Usman Sarafa

Personal information
- Full name: Usman Sarafa
- Date of birth: March 26, 1985 (age 39)
- Place of birth: Offa, Nigeria
- Position(s): Midfielder

Team information
- Current team: Sunshine Stars F.C.
- Number: 7

Senior career*
- Years: Team / Apps / (Gls)
- 2000–2004: Sunshine Stars F.C. / 30 / (7)
- 2003: → Sharks F.C. (loan) / 15 / (0)
- 2005–2009: Kwara United F.C. / 80 / (5)
- 2010–present: Sunshine Stars F.C. / 17 / (4)

= Sarafa Usman =

Nigerian footballer

Usman Sarafa (born March 26, 1985, in Offa) is a Nigerian football player currently with Sunshine Stars F.C.

== Career ==
An indigene of Offa in Offa local government area of Kwara State, started his football career with Sunshine Stars F.C. of Akure (2000/2001 & 2003/2004), Sharks F.C. of Port Harcourt (2001/2002).
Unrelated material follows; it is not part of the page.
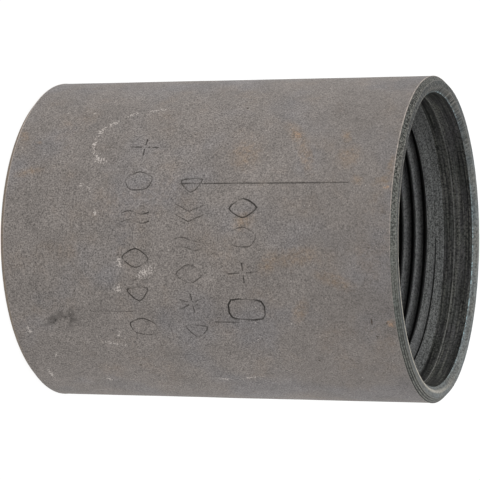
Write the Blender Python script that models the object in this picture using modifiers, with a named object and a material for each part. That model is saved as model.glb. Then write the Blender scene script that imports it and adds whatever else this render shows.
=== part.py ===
"""Rigid sleeve coupling for steel line pipe, nominal size 1-1/2 in.

A plain steel sleeve stands on its end with its axis on +Z and the centre of its
lower end at the origin. Both ends are alike: a 45 degree outer bevel, a narrow
bearing face, a short mouth chamfer, an unthreaded recess, a countersink, and a
right-hand pipe thread that narrows by 1 in 16 towards the middle of the sleeve,
where a narrow plain relief parts the two threads. The sleeve is one piece of
steel. All lengths are in metres.
"""
import math

import bmesh
import bpy
from mathutils import Euler, Matrix, Vector

# Driving dimensions
INCH = 0.0254
OUTSIDE_DIAMETER = 2.200 * INCH
LENGTH = 2.750 * INCH
RECESS_DIAMETER = 1.980 * INCH
RECESS_DEPTH = 0.00605          # from the end face to the top of the countersink
COUNTERSINK_DEPTH = 0.0084      # from the end face to where the thread crests begin
OUTER_BEVEL = 0.00085
MOUTH_CHAMFER = 0.00080

THREADS_PER_INCH = 11.5
PITCH_DIAMETER = 1.79609 * INCH  # measured at GAUGE_DEPTH
GAUGE_DEPTH = 0.00874
DIAMETER_TAPER = 1.0 / 16.0
THREAD_HEIGHT_IN_PITCHES = 0.760
CREST_FLAT_IN_PITCHES = 0.085
START_AZIMUTH = math.radians(84.0)   # where the upper thread runs out into its countersink
FADE_START_DEPTH = 0.0300       # the thread gets shallower from here
FADE_END_DEPTH = 0.0330         # and is gone here
RELIEF_RADIUS = 0.0213          # plain band between the two threads
RELIEF_WIDTH = 0.0032

SLEEVE_STEPS = 80               # sides of the turned surfaces
THREAD_STEPS = 40               # steps in one turn of the thread
PILOT_RADIUS = 0.0200           # bore before tapping, all of it cut away by the taps
MERGE_DISTANCE = 1e-6

# Sizes that follow from them
PITCH = INCH / THREADS_PER_INCH
THREAD_HEIGHT = THREAD_HEIGHT_IN_PITCHES * PITCH
CREST_FLAT = CREST_FLAT_IN_PITCHES * PITCH
OUTER_RADIUS = OUTSIDE_DIAMETER / 2
RECESS_RADIUS = RECESS_DIAMETER / 2
MOUTH_RADIUS = RECESS_RADIUS + MOUTH_CHAMFER
MIDDLE = LENGTH / 2


def crest_radius(depth):
    """Radius of the thread crests, the narrowest part of the bore, at a depth."""
    at_gauge = (PITCH_DIAMETER - THREAD_HEIGHT) / 2
    return at_gauge - (depth - GAUGE_DEPTH) * DIAMETER_TAPER / 2


def countersink_depth(radius):
    """Depth at which the countersink has the given radius."""
    slope = (COUNTERSINK_DEPTH - RECESS_DEPTH) / (RECESS_RADIUS - crest_radius(COUNTERSINK_DEPTH))
    return RECESS_DEPTH + (RECESS_RADIUS - radius) * slope


def thread_fade(depth):
    """1 where the thread has its full height, falling to 0 near the middle."""
    share = (FADE_END_DEPTH - depth) / (FADE_END_DEPTH - FADE_START_DEPTH)
    return min(1.0, max(0.0, share))


def clear_scene():
    for old in list(bpy.data.objects):
        bpy.data.objects.remove(old, do_unlink=True)


def new_collection(name):
    collection = bpy.data.collections.new(name)
    bpy.context.scene.collection.children.link(collection)
    return collection


def mill_scale_steel():
    """Dark warm-grey steel as it comes from the mill."""
    material = bpy.data.materials.new("mill_scale_steel")
    material.use_nodes = True
    shader = material.node_tree.nodes["Principled BSDF"]
    shader.inputs["Base Color"].default_value = (0.19, 0.17, 0.155, 1.0)
    shader.inputs["Roughness"].default_value = 0.6
    shader.inputs["Metallic"].default_value = 0.7
    return material


def swept_mesh(name, outline, closed, steps, turns=1, rise=0.0):
    """Mesh made by turning an outline of (radius, height) points about +Z.

    Each turn climbs by rise, so a rise makes a right-hand helix.
    """
    edges = [(i, i + 1) for i in range(len(outline) - 1)]
    if closed:
        edges.append((len(outline) - 1, 0))
    wire = bpy.data.meshes.new(name)
    wire.from_pydata([(radius, 0.0, height) for radius, height in outline], edges, [])
    turned = bpy.data.objects.new(name, wire)
    bpy.context.scene.collection.objects.link(turned)
    screw = turned.modifiers.new("Screw", "SCREW")
    screw.axis = "Z"
    screw.angle = 2 * math.pi
    screw.steps = steps
    screw.render_steps = steps
    screw.iterations = turns
    screw.screw_offset = rise
    screw.use_smooth_shade = True
    mesh = bpy.data.meshes.new_from_object(turned.evaluated_get(bpy.context.evaluated_depsgraph_get()))
    bpy.data.objects.remove(turned, do_unlink=True)
    return mesh


def sleeve_outline():
    """Half section of the sleeve before tapping, clockwise from the top outer corner."""
    pilot_depth = countersink_depth(PILOT_RADIUS)
    outer_side = [
        (OUTER_RADIUS, LENGTH - OUTER_BEVEL),
        (OUTER_RADIUS, OUTER_BEVEL),
    ]
    lower_end = [
        (OUTER_RADIUS - OUTER_BEVEL, 0.0),
        (MOUTH_RADIUS, 0.0),
        (RECESS_RADIUS, MOUTH_CHAMFER),
        (RECESS_RADIUS, RECESS_DEPTH),
        (PILOT_RADIUS, pilot_depth),
        (PILOT_RADIUS, MIDDLE - RELIEF_WIDTH / 2),
        (RELIEF_RADIUS, MIDDLE - RELIEF_WIDTH / 2),
    ]
    upper_end = [(radius, LENGTH - height) for radius, height in reversed(lower_end)]
    return outer_side + lower_end + upper_end


def make_sleeve(name, collection, material):
    mesh = swept_mesh(name, sleeve_outline(), closed=True, steps=SLEEVE_STEPS)
    mesh.name = name
    mesh.shade_smooth()
    mesh.set_sharp_from_angle(angle=math.radians(30.0))
    mesh.materials.append(material)
    sleeve = bpy.data.objects.new(name, mesh)
    collection.objects.link(sleeve)
    return sleeve


def close_end(bm, edges, centre):
    """Close a round opening with a fan of faces that meet on the axis."""
    made = bmesh.ops.extrude_edge_only(bm, edges=edges)["geom"]
    tips = [item for item in made if isinstance(item, bmesh.types.BMVert)]
    bmesh.ops.pointmerge(bm, verts=tips, merge_co=centre)


def tap_mesh():
    """Solid the shape of the upper bore: a helical V ridge on a tapered core."""
    flank_rise = (PITCH - CREST_FLAT) / 2
    ridge = [
        (0.0, 0.0),
        (0.0, CREST_FLAT),
        (THREAD_HEIGHT, CREST_FLAT + flank_rise),
        (0.0, PITCH),
    ]
    # The lower rim spans one pitch inside the relief, the upper rim is up in the recess.
    base = MIDDLE - PITCH / 2
    turns = math.ceil((LENGTH - RECESS_DEPTH - base) / PITCH)
    core_radius = crest_radius(0.0)
    outline = [(core_radius + proud, base + height) for proud, height in ridge]
    mesh = swept_mesh("tap", outline, closed=False, steps=THREAD_STEPS, turns=turns, rise=PITCH)

    # Turn it so that the ridge's tip crosses the countersink near the start azimuth, with
    # its own edges midway between the sleeve's.
    tip_radius = crest_radius(COUNTERSINK_DEPTH) + THREAD_HEIGHT
    tip_climb = LENGTH - countersink_depth(tip_radius) - (base + CREST_FLAT + flank_rise)
    wanted_turn = START_AZIMUTH - 2 * math.pi * tip_climb / PITCH
    side = 2 * math.pi / SLEEVE_STEPS
    mesh.transform(Matrix.Rotation((math.floor(wanted_turn / side) + 0.5) * side, 4, "Z"))

    bm = bmesh.new()
    bm.from_mesh(mesh)
    bmesh.ops.remove_doubles(bm, verts=bm.verts, dist=MERGE_DISTANCE)
    for vert in bm.verts:
        depth = LENGTH - vert.co.z
        proud = vert.co.xy.length - core_radius
        radius = crest_radius(depth) + proud * thread_fade(depth)
        vert.co.xy = vert.co.xy.normalized() * radius
    rim = [edge for edge in bm.edges if edge.is_boundary]
    lower_rim = [edge for edge in rim if edge.verts[0].co.z < MIDDLE + PITCH]
    upper_rim = [edge for edge in rim if edge.verts[0].co.z >= MIDDLE + PITCH]
    close_end(bm, lower_rim, Vector((0.0, 0.0, base)))
    close_end(bm, upper_rim, Vector((0.0, 0.0, base + (turns + 1) * PITCH)))
    bmesh.ops.triangulate(bm, faces=bm.faces)
    bmesh.ops.recalc_face_normals(bm, faces=bm.faces)
    bm.to_mesh(mesh)
    bm.free()
    return mesh


def cut_thread(sleeve, mesh, name, collection, flipped):
    """Cut one end's thread; the lower end's tap is the upper one turned over."""
    tap = bpy.data.objects.new(name, mesh)
    tap.display_type = "WIRE"
    tap.hide_render = True
    if flipped:
        tap.location = (0.0, 0.0, LENGTH)
        tap.rotation_euler = Euler((math.pi, 0.0, 0.0))
    collection.objects.link(tap)
    cut = sleeve.modifiers.new(name, "BOOLEAN")
    cut.operation = "DIFFERENCE"
    cut.solver = "EXACT"
    cut.object = tap


def main():
    clear_scene()
    parts = new_collection("rigid_sleeve_coupling")
    cutters = new_collection("taps")
    sleeve = make_sleeve("coupling_sleeve", parts, mill_scale_steel())
    tap = tap_mesh()
    cut_thread(sleeve, tap, "upper_tap", cutters, flipped=False)
    cut_thread(sleeve, tap, "lower_tap", cutters, flipped=True)


main()
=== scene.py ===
"""Looks of the rigid sleeve coupling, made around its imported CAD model.

One fine mesh stands for the CAD sleeve. It is a turned blank with machining marks,
cut by a pipe tap at each end, with inspection stamps and scribed lines in its outside.
The stamps are plain geometric signs. The sleeve stands on its lower end with its axis
on +Z. Azimuths run from the side that faces the camera (-Y) towards +X, and depths run
into the sleeve from the nearer end. Lengths are in metres, except in the lists of
coloured marks on the outside, which are in millimetres.
"""
import math

import bmesh
import bpy
from mathutils import Euler, Matrix, Quaternion, Vector, noise


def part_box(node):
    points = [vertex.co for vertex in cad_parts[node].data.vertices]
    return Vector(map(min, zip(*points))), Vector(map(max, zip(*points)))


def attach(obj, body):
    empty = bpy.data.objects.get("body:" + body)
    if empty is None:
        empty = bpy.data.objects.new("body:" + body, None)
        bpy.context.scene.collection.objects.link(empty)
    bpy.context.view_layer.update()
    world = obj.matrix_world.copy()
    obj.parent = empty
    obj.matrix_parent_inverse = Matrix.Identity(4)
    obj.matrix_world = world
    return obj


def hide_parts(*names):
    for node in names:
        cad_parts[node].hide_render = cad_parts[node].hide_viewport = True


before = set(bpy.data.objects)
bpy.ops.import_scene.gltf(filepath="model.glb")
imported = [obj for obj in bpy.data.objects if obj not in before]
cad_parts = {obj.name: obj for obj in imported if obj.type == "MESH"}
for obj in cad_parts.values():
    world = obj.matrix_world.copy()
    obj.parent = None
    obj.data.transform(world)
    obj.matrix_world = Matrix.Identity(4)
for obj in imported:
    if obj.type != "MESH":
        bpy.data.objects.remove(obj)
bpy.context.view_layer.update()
cad_low, cad_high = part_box("coupling_sleeve")

MM = 0.001

# Sizes from the frame
OUTER_RADIUS = (cad_high.x - cad_low.x) / 2
LENGTH = cad_high.z - cad_low.z
MIDDLE = LENGTH / 2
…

In the 2004/5 season's first round of the League, he played for Sunshine Stars F.C. of Port Harcourt, before joined Kwara United F.C. of Ilorin for the second round of the season via the transfer window. In summer 2010 left Kwara United F.C. of Ilorin and signed with Sunshine Stars F.C.